6) Your organization has more conventional hiring processes
Related to 2), Darpa has a long history of hiring rogue, unconventional, or outlandish individuals, then giving them long leashes. In the age of post-Sputnik fear, one Greek physicist proposed creating a defensive shield of high-energy electrons trapped above the earth’s atmosphere in the magnetic field. Multiple nuclear explosions were detonated high above the earth’s surface to try to validate the concept, which of course did not work in practice. One former DARPA director held the biannual agency conference at Disneyland not once but on multiple occasions. Program managers in the parapsychology field held the beliefs and credentials you might imagine for such a post.
7) Your organization has some nominal and procedural objectives
DARPA rarely gets too specific on what its mission and objectives are. Over the institution’s history, they have ranged from investigating counter-insurgency to counter-terror to space-based weapons to lots of secret stuff the public can’t see. Regimes have been supported with cash, expertise, and other assets, scientists (and psychics) have been funded, and numerous contractors have been generously enriched. Most of this activity is only loosely connected to an overall remit.

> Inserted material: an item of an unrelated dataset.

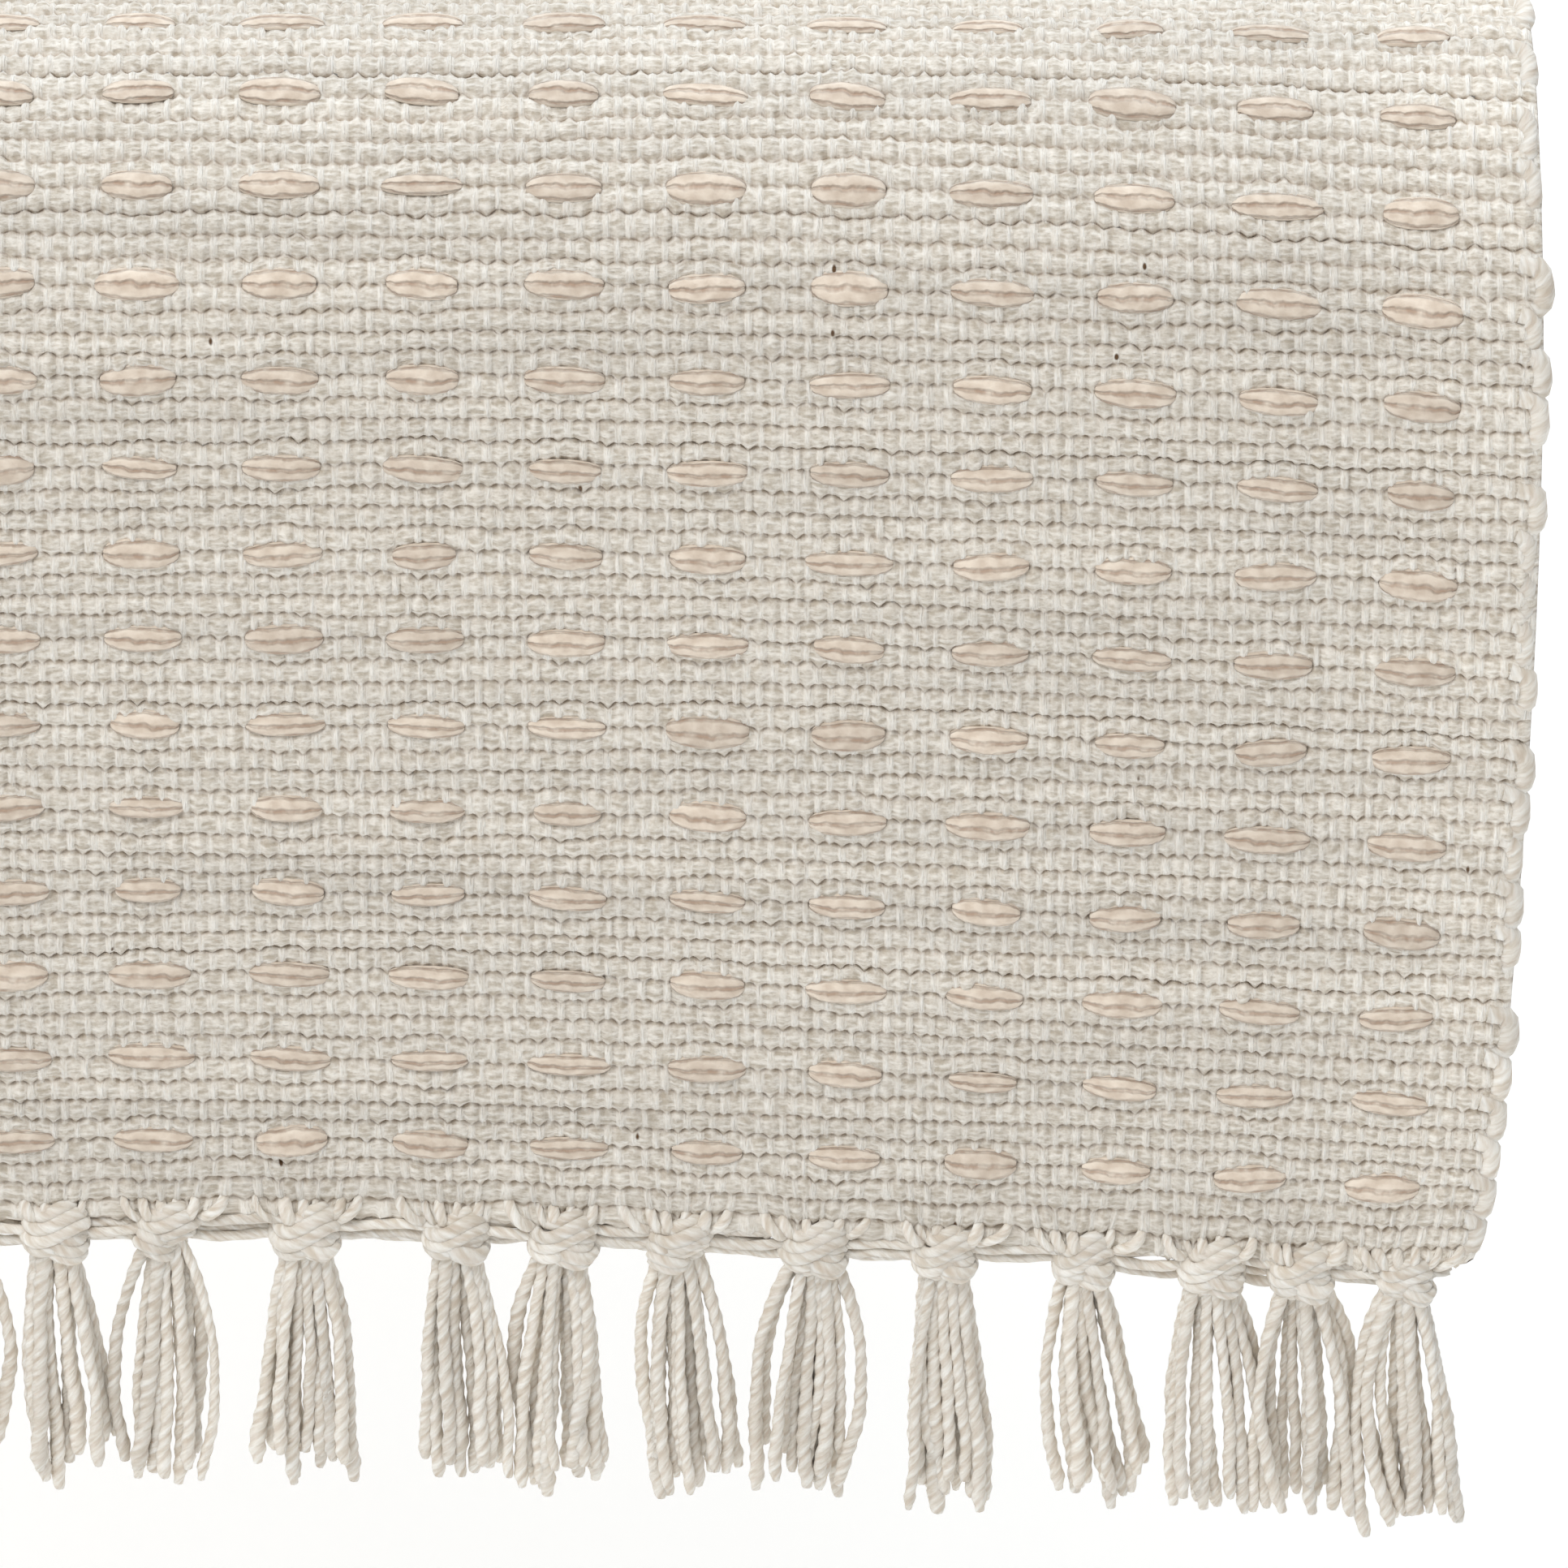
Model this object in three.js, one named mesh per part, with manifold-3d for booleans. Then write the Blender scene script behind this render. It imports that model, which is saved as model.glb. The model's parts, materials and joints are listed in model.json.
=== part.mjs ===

As Weinberger notes in her conclusion, “the dilemma for DARPA is finding a new mission worthy of its past accomplishments and cognizant of its darker failures.” (p. 371) After failing massively in trying to win the hearts and minds of Vietnam’s people with as few US ground troops as possible, and after 30 years of a bi-polar (US-USSR) world order, the age of Al Qaeda and related entities has proven more difficult to fight with technology. After tens or hundreds of millions of dollars of investment, for example, the best weapon for fighting against improvised roadside bombs remained . . . dogs’ noses. Very few of our civilian or even DoD organizations would be allowed to spend so much and come up with so little.